A great travel photograph will make a viewer want to pack their bags and head out the door.
That's the consensus of the panel of three judges for The Oregonian's 2007 Travel Photo Contest, which kicks off today.
Grand prize is a vacation for two --round-trip airfare from Portland and seven nights, including meals, in a private cabana at St. George's Caye Lodge off the coast of Belize.
First-place winners in the contest's three categories will receive a $600 vacation at either Sunriver, Salishan or Tu Tu' Tun resorts in Oregon or Skamania Lodge in Washington.
Second-place winners will receive a $300 getaway to one of those four resorts.
Third place winners will receive a $200 gift certificate to Pro Photo Supply.
The three categories are A Sense of Place and People of the World (which includes photos taken anywhere outside Oregon or Washington) and the Pacific Northwest (photos taken in Oregon or Washington only).
Deadline to enter is Friday, Feb. 16. Winning entries will be published on Sunday, March 25.

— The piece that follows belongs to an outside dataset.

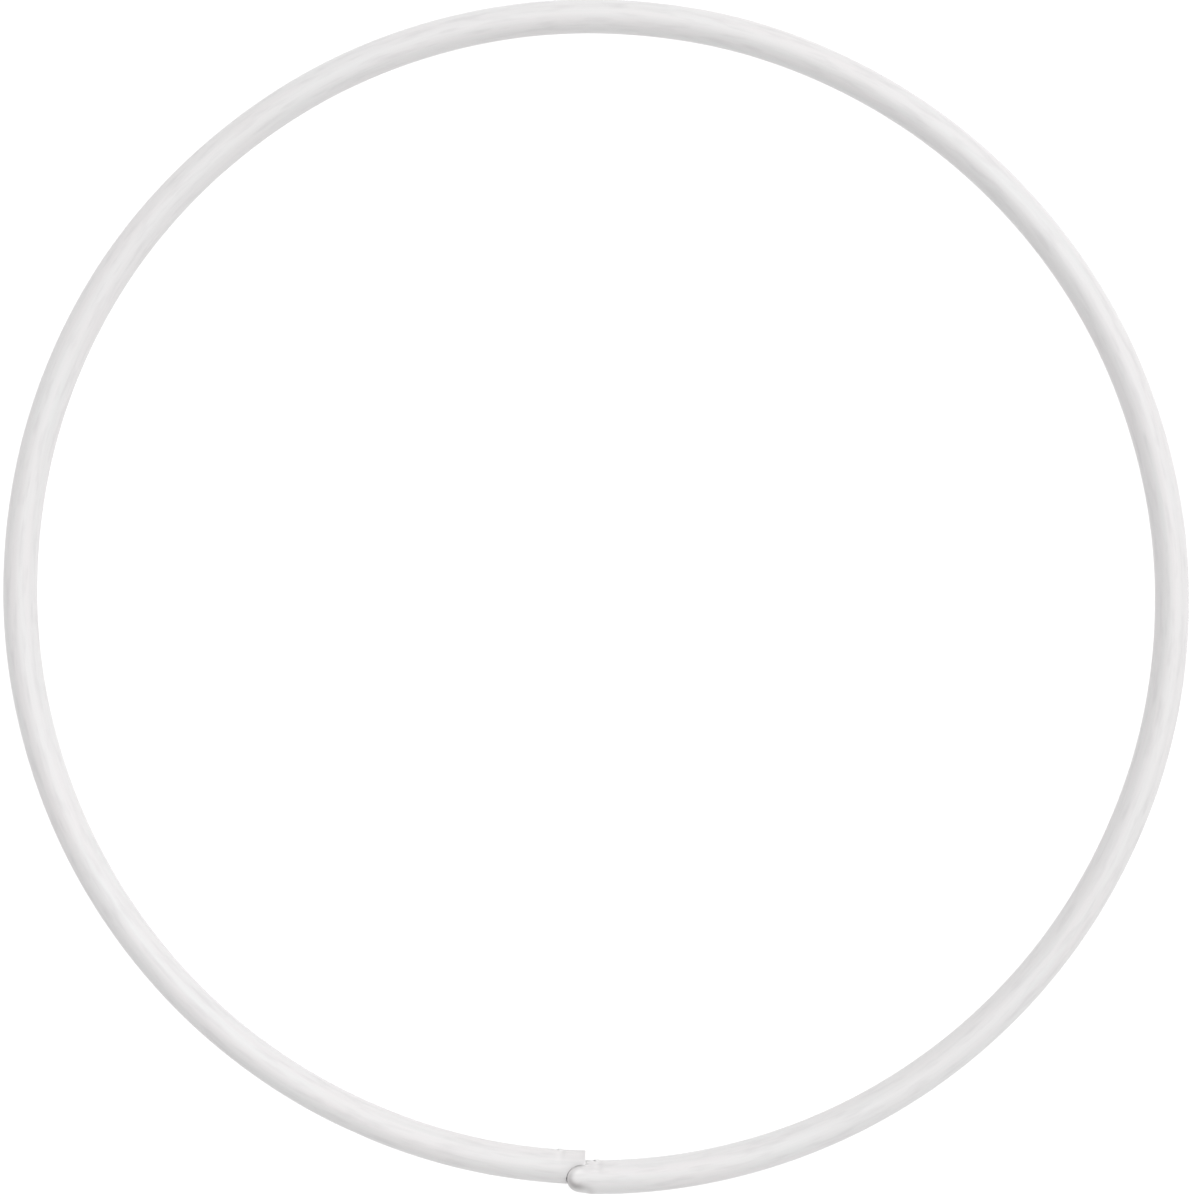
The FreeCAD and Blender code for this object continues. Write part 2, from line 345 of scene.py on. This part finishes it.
def pin_place(side):
    """Takes a pin drawn along +Z, with the underside of its head at 0, to its place."""
    seat = Vector((pin_x(side), PINS[side][1].y - PIN_HEAD_HEIGHT, MIDDLE))
    return Matrix.Translation(seat) @ Matrix.Rotation(-QUARTER, 4, "X")


def outside_depth(along, around):
    """The tube's outer radius: nearly even, with a few shallow dents."""
    depth = TUBE_RADIUS - UNEVEN * (
        UNEVEN_MIDDLE
        + 0.5 * np.sin(along / (31 * MM) + 2 * around)
        + 0.5 * np.sin(along / (17 * MM) - 3 * around + 1.3)
        + 0.5 * np.sin(along / (83 * MM) + around + 4.2)
    )
    draw = np.random.default_rng(7)
    for _ in range(DENT_COUNT):
        where = draw.uniform(DENT_CLEARANCE, LENGTHS[-1] - DENT_CLEARANCE)
        angle = draw.uniform(-math.pi, math.pi)
        size = draw.uniform(*DENT_LENGTH)
        deep = DENT_DEPTH * draw.uniform(0.35, 1.0)
        aside = (np.mod(around - angle + math.pi, 2 * math.pi) - math.pi) * TUBE_RADIUS
        depth = depth - deep * bell(along - where, size) * bell(aside, DENT_WIDTH)
    return depth


def make_tube():
    """The tube as one closed skin: outside, right-hand lip, bore and left-hand lip."""
    even = np.arange(AROUND) * 2 * math.pi / AROUND
    zone = END_ZONE / RING_RADIUS
    edge = TUBE_RADIUS - UNEVEN_MIDDLE * UNEVEN

    def body_rings(step, ends, depth_of):
        """Rings between two ends' outlines, closer together and leaning towards each of them."""
        count = int(round((2 * math.pi - 2 * zone) * RING_RADIUS / step))
        rings = [(np.full(AROUND, t), even) for t in np.linspace(zone, 2 * math.pi - zone, count)]
        share = np.linspace(0, 1, END_RINGS, endpoint=False)
        (left, left_around), (right, right_around) = ends
        first = [(left + (zone - left) * s, left_around + (even - left_around) * s) for s in share]
        last = [
            (right + (2 * math.pi - zone - right) * s, right_around + (even - right_around) * s)
            for s in share[::-1]
        ]
        return [tube_points(t, depth_of(length_at(t), a), a) for t, a in first + rings + last]

    def lip_rings(side):
        """Rings over one cut end, from the outside in to the bore, with saw burr on its edges."""
        lip = OUTER_LIP[side]
        found = []
        for k in range(1, LIP_RINGS + 1):
            bend = QUARTER * k / LIP_RINGS
            inset = lip * (1 - math.sin(bend))
            found.append((edge - lip * (1 - math.cos(bend)), inset, OUTER_BURR * math.sin(bend)))
        for share in FACE_RINGS:
            depth = edge - lip + share * (BORE_RADIUS + INNER_LIP - edge + lip)
            found.append((depth, 0.0, FACE_BURR))
        for k in range(LIP_RINGS):
            bend = QUARTER * k / LIP_RINGS
            inset = INNER_LIP * (1 - math.cos(bend))
            found.append((BORE_RADIUS + INNER_LIP * (1 - math.sin(bend)), inset, INNER_BURR))
        rings = []
        for depth, inset, ragged in found:
            turn, around = cut_line(side, depth, inset, ragged)
            rings.append(tube_points(turn, depth, around))
        return rings

    def bore_depth(along, around):
        return np.full(AROUND, BORE_RADIUS)

    outside_ends = [cut_line(side, edge, OUTER_LIP[side]) for side in PINS]
    bore_ends = [cut_line(side, BORE_RADIUS, INNER_LIP) for side in PINS]
    rings = body_rings(STATION, outside_ends, outside_depth)
    outside_rows = len(rings)
    right_lip = lip_rings("right")
    rings += right_lip
    rings += body_rings(BORE_STATION, bore_ends, bore_depth)[::-1]
    rings += lip_rings("left")[::-1]

    points = np.concatenate(rings)
    faces = grid_faces(len(rings), AROUND, True)
    mesh = mesh_of("extruded_tube", dimpled(points), faces)

    # The rows of faces from one lip's rounding to the other's are sawn
    lip_rows = len(right_lip)
    left_start = len(rings) - lip_rows
    right_face = range(outside_rows + LIP_RINGS - 2, outside_rows + lip_rows - 2)
    left_face = range(left_start + 2, left_start + lip_rows - LIP_RINGS + 2)
    cut = set(right_face) | set(left_face)
    mesh.polygons.foreach_set(
        "material_index", [int(i // AROUND in cut) for i in range(len(mesh.polygons))])
    return mesh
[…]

For complete contest rules and entry form, visit the newspaper Web site.
And the judges are. . .
Judging the contest this year are Susan Seubert and Mark Downey, both Portland-based photographers, and Mike Davis, photo editor for The Oregonian's feature sections.
"A great travel photograph begins with stellar content, color, light and composition," said Seubert, 36, who carved out a freelance career in photography after attending the Pacific Northwest College of Art. "Then it makes you want to go to that place and be there at that moment in time."
Seubert's numerous clients include National Geographic Traveler, Travel+Leisure, World Traveler and The New York Times. Seubert, who mixes travel photography with portrait, gardening and artistic conceptual work, won the Life Magazine Alfred Eisenstaedt Award for Cover of the Year for a 1999 Garden Design cover.
Besides making you want to go the place, a great travel photograph should make you want to look around, adds Downey, 47, who owns Lucid Images Gallery in Northeast Portland, where his work from 20 years circling the globe as a travel photographer is showcased.
"It's a matter of combining evocative and informational elements to incite the viewer to want to explore the area you are portraying," said Downey, who was named the 2004 Travel Photographer of the Year by the Society of American Travel Writers. His work has appeared in numerous magazines, including National Geographic, Islands and Conde Nast Traveler, and he has published photo books of Myanmar and the Philippines.
To create great images of people you encounter while traveling, Davis suggests thinking beyond the person.
"A great photo of people should have a backdrop," said Davis, 50, a former picture editor for the White House and National Geographic. "It should convey a sense of who the people are and how they are connected to the place."
Davis was twice named Picture Editor of the Year by the National Press Photographers Association, and also has earned the association's highest honor, the Sprague Award, given to a photojournalist who advances the profession by conduct, initiative, leadership and skill.